In today’s retail world, every day is Cyber Monday.
Just ask any bricks-and-mortar retailer who laments their loss of market share to a website like Amazon.com, or takes steps to fight showrooming – the phenomenon where consumers inspect products in stores, then order them online at better prices.
But with stores opening on Thanksgiving and Black Friday becoming more of a hassle than it’s worth, Cyber Monday is becoming more popular than ever. One website even circulated video footage of a chaotic Black Friday stampede as a way to entice people to stay home and shop with them from the comfort of their own homes.
“Move over Black Friday, the Internet is here,” said Don Levy, director of Siena Research Institute, in its annual report about holiday spending by New Yorkers.
While 23 percent of people polled said they planned to shop in stores on Black Friday, 34 percent of all consumers anticipated that they would shop online today.
Thanks to successful marketing around Cyber Monday – named after the large numbers of workers who spent that day shopping online at their desks the Monday after Thanksgiving – many online retailers will offer great deals today.
If you decide to go bargain hunting on the Web, keep these tips in mind.
Be cautious about limited-time and mystery deals
Some websites offer mystery deals that aren’t revealed until the minute they go on sale. Others are offered with a time limit or in limited quantities.
These types of deals are designed to drive impulse purchases; to get you to spend money without thinking or doing your homework. Take your time when deciding whether to buy something. Ask yourself – would I buy this if it wasn’t on sale?
Don’t forget to factor in shipping
Shipping costs can vary widely. When comparing prices, be sure to add shipping into the total cost before making a decision.
Don’t use public networks. Open networks make it easy for cyber thieves to steal passwords and credit card numbers. While you’re at it, look for the “s.” Secure website URLs should start with the letters “https” instead of just “http” and show a picture of a padlock in the browser window.
Don’t forget the coupon codes and cash back
Search for coupon codes on websites such as RetailMeNot.com and CouponCabin.com. If you belong to a cash-back site such as eBates.com, FatWallet.com or UPromise.com, make sure you’re logged in.
Ship to store
Many sites with a brick-and-mortar retail presence will let you pick up online orders in stores for free.

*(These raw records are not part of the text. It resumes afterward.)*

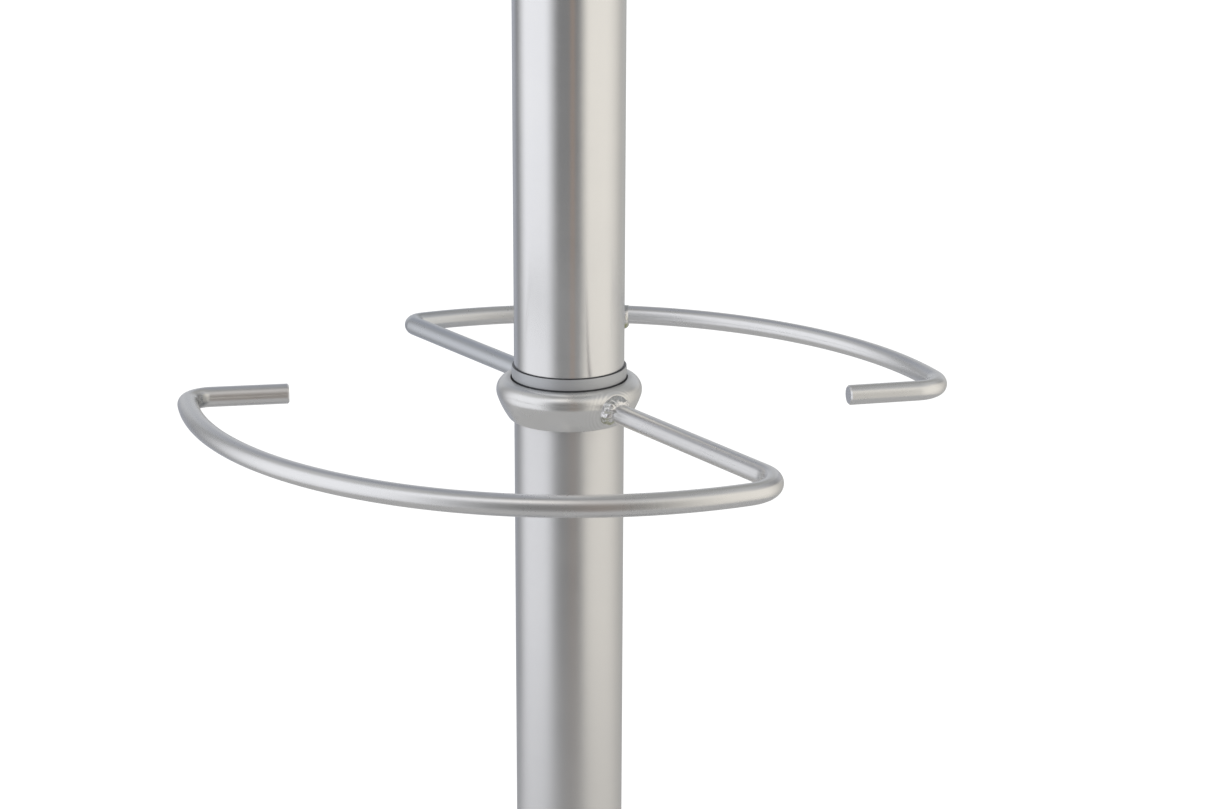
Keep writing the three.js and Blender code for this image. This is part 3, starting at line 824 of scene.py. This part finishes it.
def coat_hook(index):
    """One of the four hooks: straight out from the collar, then bent up, and its weld."""
    straight_to, bend_r, turn, tip = 70, 28, 80 * DEG, 44
    bend_steps, tip_steps = 24, 5
    spin = Matrix.Rotation(math.pi / 2 * index, 3, "Z")
    lift = Vector((0, 0, CROWN_Z))
    outward = Vector((1, 0, 0))
    stations = (COLLAR_R - ROD_SUNK, 35, 50, 60, straight_to)
    path = [(outward * x, outward) for x in stations]
    for i in range(1, bend_steps + 1):
        a = turn * i / bend_steps
        point = Vector((straight_to + bend_r * math.sin(a), 0, bend_r * (1 - math.cos(a))))
        path.append((point, Vector((math.cos(a), 0, math.sin(a)))))
    last, way = path[-1]
    path += [(last + way * tip * i / tip_steps, way) for i in range(1, tip_steps + 1)]
    path = [(spin @ point + lift, spin @ tangent) for point, tangent in path]
    piece(f"coat_hook_{index + 1}", *sweep_rod(path, bevel=1.2))
    weld_bead(f"coat_hook_weld_{index + 1}", spin @ outward, 0, CROWN_Z, seed=20.5 + index)


# ---------------------------------------------------------------- base


BASE_BORE_R = 5.5  # hole for the bolt
COVER_FLAT_R = 22  # the cover is level inside this radius
COVER_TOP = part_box("base_cover")[1].z / MM


def base_cover():
    """A spun dish: a steep rim, a round shoulder and a slightly rising top."""
    shoulder_r, edge_z, shoulder, wall, rim_z = 183, 8, 7, 1.5, 2.6
    rim_r = shoulder_r + shoulder
    slope = (COVER_TOP - edge_z - shoulder) / (shoulder_r - COVER_FLAT_R)

    def rise(r, lift=0.0):
        return (r, COVER_TOP + lift - slope * (r - COVER_FLAT_R))

    cover = [(rim_r - wall, rim_z, 0.4), (rim_r, rim_z, 0.6)]
    cover += arc(shoulder_r, edge_z, shoulder, shoulder, 0, 86 * DEG, steps=14)
    cover += [rise(r) for r in (160, 120, 80, 50)]
    cover += [(COVER_FLAT_R, COVER_TOP), (BASE_BORE_R, COVER_TOP)]
    cover += [(BASE_BORE_R, COVER_TOP - wall), rise(COVER_FLAT_R, -wall)]
    cover += arc(shoulder_r, edge_z, shoulder - wall, shoulder - wall, 80 * DEG, 0, steps=8)
    piece("base_cover", *lathe(cover, sides=256))


def base_rosette():
    """The domed ring that stands on the cover round the tube."""
    gap, rim_r, rim, crest_r, high = 0.3, 36, 0.8, 22, 9
    foot = COVER_TOP + gap
    brim = foot + rim
    rosette = [(TUBE_CLEAR_R, foot), (COVER_FLAT_R, foot), (rim_r, foot - rim, 0.2), (rim_r, brim, 0.4)]
    rosette += arc(crest_r, brim, rim_r - crest_r, high - rim, 9 * DEG, math.pi / 2, steps=16)
    rosette += [(TUBE_CLEAR_R, foot + high)]
    piece("base_rosette", *lathe(rosette))


def base_weight():
    """A cast disc that thickens to its middle, with a pocket under it for the bolt's head."""
    low, pocket_r, pocket_z, rim_r, rim_z, hub_r, hub_z = 3.3, 13.5, 15.1, 182, 12, 26, 23
    weight = [(BASE_BORE_R, pocket_z), (pocket_r, pocket_z), (pocket_r, low, 0.5), (rim_r, low, 1)]
    weight += [(rim_r, rim_z, 0.8), (rim_r - 3, rim_z + 1.4, 0.8), (hub_r, hub_z), (BASE_BORE_R, hub_z)]
    piece("base_weight", *lathe(weight, sides=192))


def floor_pad(node):
    """A rubber disc with a bevelled rim and two round grooves underneath."""
    low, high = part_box(node)
    middle = (low + high) / 2 / MM
    pad_r, high_z, groove, edge = 13, 3, 0.5, 0.2
    ribs = [(0, 0)]
    for r in (4, 8):
        ribs += [(r, 0, edge), (r + 0.3, groove, edge), (r + 1.7, groove, edge), (r + 2, 0, edge)]
    ribs += [(pad_r - 0.8, 0, 0.4), (pad_r, 0.8, 0.4), (pad_r, high_z, 0.3), (0, high_z)]
    verts, faces = lathe(ribs, sides=64, closed=False)
    piece(node, [(x + middle.x, y + middle.y, z) for x, y, z in verts], faces)


# ---------------------------------------------------------------- the whole stand


def finish_hidden_nodes():
    """Every CAD node gets its finish: plugs, studs, washers and bolt keep their CAD shape."""
    for node, obj in frame["nodes"].items():
        obj.data.materials.clear()
        obj.data.materials.append(MATERIALS[slot_of_node[node]])


# One finish for each material slot in the record, made by the function that has the slot's name.
MATERIALS = {
    make.__name__: make()
    for make in (satin_tube, satin_rod, weld_metal, zinc_steel, cast_iron, grey_plastic, black_rubber)
}
COLLAR_STEEL = satin_collar()

aim_camera()
studio()
pale_floor()
finish_hidden_nodes()
tube("lower_tube", satin_tube(shade=0.90, haze=0.15, scuffed=0.16))
tube("middle_tube", satin_tube(shade=0.99))
tube("upper_tube", MATERIALS["satin_tube"])
for ring_node in ("umbrella_joint_ring", "plain_joint_ring", "crown_joint_ring"):
    joint_ring(ring_node)
collar("umbrella_collar", LOOP_Z)
collar("hook_collar", CROWN_Z)
umbrella_loop("front", front_arm_painted_shade, seed=3.5)
umbrella_loop("rear", rear_arm_painted_shade, seed=7.5)
seam_bead()
for hook_index in range(4):
    coat_hook(hook_index)
top_cap()
base_cover()
base_rosette()
base_weight()
for pad_index in range(6):
    floor_pad(f"floor_pad_{pad_index + 1}")

bpy.context.scene.view_settings.view_transform = "Standard"
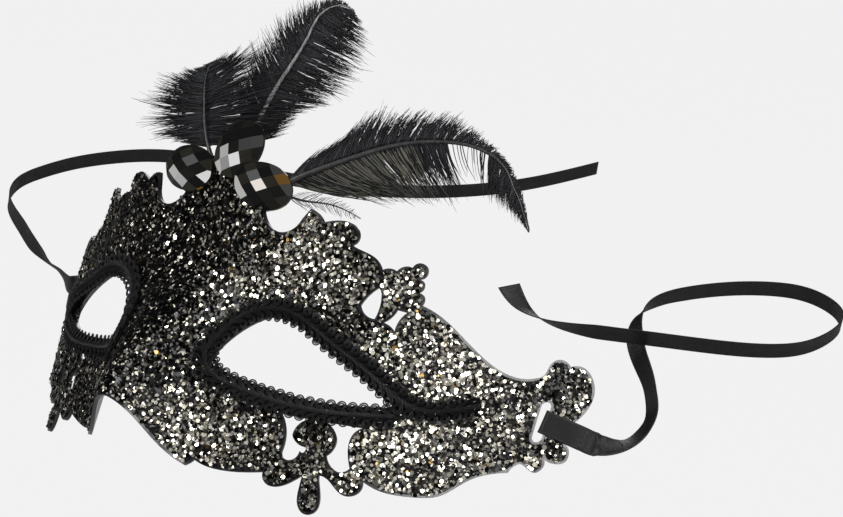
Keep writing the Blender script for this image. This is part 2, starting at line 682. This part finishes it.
# Stations (along, up, behind, twist in degrees) in the leaning plane of the ribbons' coils,
# as in the CAD tails.
TAILS = {
    "left": [
        (4.8, -1.2, 0.3, -84), (8, -0.9, 0.6, -107), (11.6, 0.6, 1.2, -129),
        (14.9, 4.8, 2.2, -141), (16.5, 9.4, 3.2, -153), (16.2, 14.3, 3.9, -160),
        (15, 19.7, 4.2, -160), (12.6, 25.8, 4.3, -152), (10.8, 32.3, 4, -142),
        (11.2, 39.2, 3, -155), (14.5, 44.3, 0.8, -175), (21.5, 48.6, -1.1, -180),
        (30.5, 51.7, -2.1, -180), (44.5, 54.1, -2.1, -180), (56.5, 52.7, -3.1, -180),
        (62.3, 47.2, -4.1, -180), (57.5, 39.9, -4.1, -180), (45.5, 35.2, -5.1, -180),
        (30.5, 34.1, -5.1, -180), (13.5, 34.1, -5.1, -180), (0.5, 34.1, -5.1, -180),
        (-8.5, 34.7, -5.1, -200), (-14.5, 36.3, -5.1, -217), (-19.5, 40.1, -5.1, -245),
        (-22.5, 45.1, -5.1, -265),
    ],
    "right": [
        (-2, -0.7, 5, 17), (-5.5, 1.5, 9, -10), (-8.5, 4.1, 11, -30), (-12, 7.3, 12, -5),
        (-16, 11.2, 12, 14), (-20, 16.7, 12, 14), (-23.3, 21.2, 12, 10), (-25.4, 26, 12, 5),
        (-24.3, 31.4, 12, 0), (-18, 37.2, 12, 0), (-10, 41.7, 12, 0), (2, 46.2, 12, 0),
        (17, 49.2, 12, 0), (38, 48.2, 12, 0), (58, 46.2, 12, 0), (80, 46.4, 12, 0),
        (105, 50.2, 12, 0), (122, 55.2, 12, 0), (144, 65.2, 12, 0),
    ],
}
LEAN = math.radians(44)
ALONG = np.array([math.sqrt(0.5), math.sqrt(0.5), 0])
REAR = np.array([-math.sqrt(0.5), math.sqrt(0.5), 0])
UP = np.array([0, 0, math.cos(LEAN)]) + REAR * math.sin(LEAN)
NORMAL = np.cross(ALONG, UP)
SEAM_U, SEAM_V = 115.0, 0.5
SLOT_EDGE = 103.8 + 1.25      # outer edge of the slot
LOOP_HALF_GAP = 0.825         # half the depth inside the loop
LOOP_SLACK = 0.86
RIBBON_THICK = 0.35
BAR_DEPTH = 0.325             # middle of the bar behind the skin
LOOP_START = SLOT_EDGE + LOOP_HALF_GAP - LOOP_SLACK       # turn of the loop inside the slot
LOOP_RUN = SEAM_U - LOOP_START
LOOP_TURN = math.radians(7.0)                  # left loop droops, right loop lifts
LOOP_RADIUS = LOOP_HALF_GAP + RIBBON_THICK / 2
BLEND_REACH = 9.0             # this much of each tail bends with its hinge
HALF_WIDTH = 3.0              # of the ribbon
STEP = 0.5                    # spacing of the ribbon sections along the tails and the loops
LOOP_STEP = 0.3


def ribbon_section():
    """Half profile points (across, thickness) of a ribbon with slightly fuller selvedges."""
    across = np.array([-1.0, -0.94, -0.82, -0.4, 0.0, 0.4, 0.82, 0.94, 1.0]) * HALF_WIDTH
    thick = np.array([0.05, 0.17, 0.12, 0.12, 0.12, 0.12, 0.12, 0.17, 0.05])
    return across, thick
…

Don’t register with a site or allow it to save your payment information on file
The more information you have sitting around, the more vulnerable it is to being stolen. If you cannot shop as a guest and must register, create a unique, long, complicated password.
Use a credit card
Debit cards don’t offer as many protections as credit cards do. Also be sure to check your statements carefully to be sure you were charged the right amount, and check each month thereafter to make sure no one is siphoning anything out later.
Down with pop-ups
Don’t click on pop-up ads, which can infect your computer with harmful software. To be safe, install pop-up blockers.
Save the evidence
Print or save a copy of all receipts and confirmations, terms and conditions, warranties, descriptions and product information, suggests the state Division of Consumer Protection.
It’s OK not to buy anything
If you can’t find good enough prices on the gifts on your list, consider waiting until Dec. 18. That’s the last day most online retailers will guarantee to ship by Christmas and therefore the day during the holiday season that prices are lowest and the most coupons are offered. That day is also considered “Free shipping day.”
Update your browser
Go to whatbrowser.org to see which version you’re using, whether it needs to be updated and how to do that, recommends security firm Rapid7. Older versions have known weak spots that hackers can attack. Keep your antivirus and anti-spyware protection up to date, too.
Beware “fly by night” e-commerce sites
These are fraudulent sites that trick you into downloading harmful software, steal credit card information or take orders for merchandise that will never be shipped. To protect yourself, stick to well-known, credible, established websites.
If you do business with a company you’ve never heard of, there are a few ways to check its credentials, according to security company Thirtyseven4. Be sure the site is professional and user friendly, that the company name shows up near the top of the search results when you Google it, and check to see when the site was created by doing a “Whois” search at www.internic.net.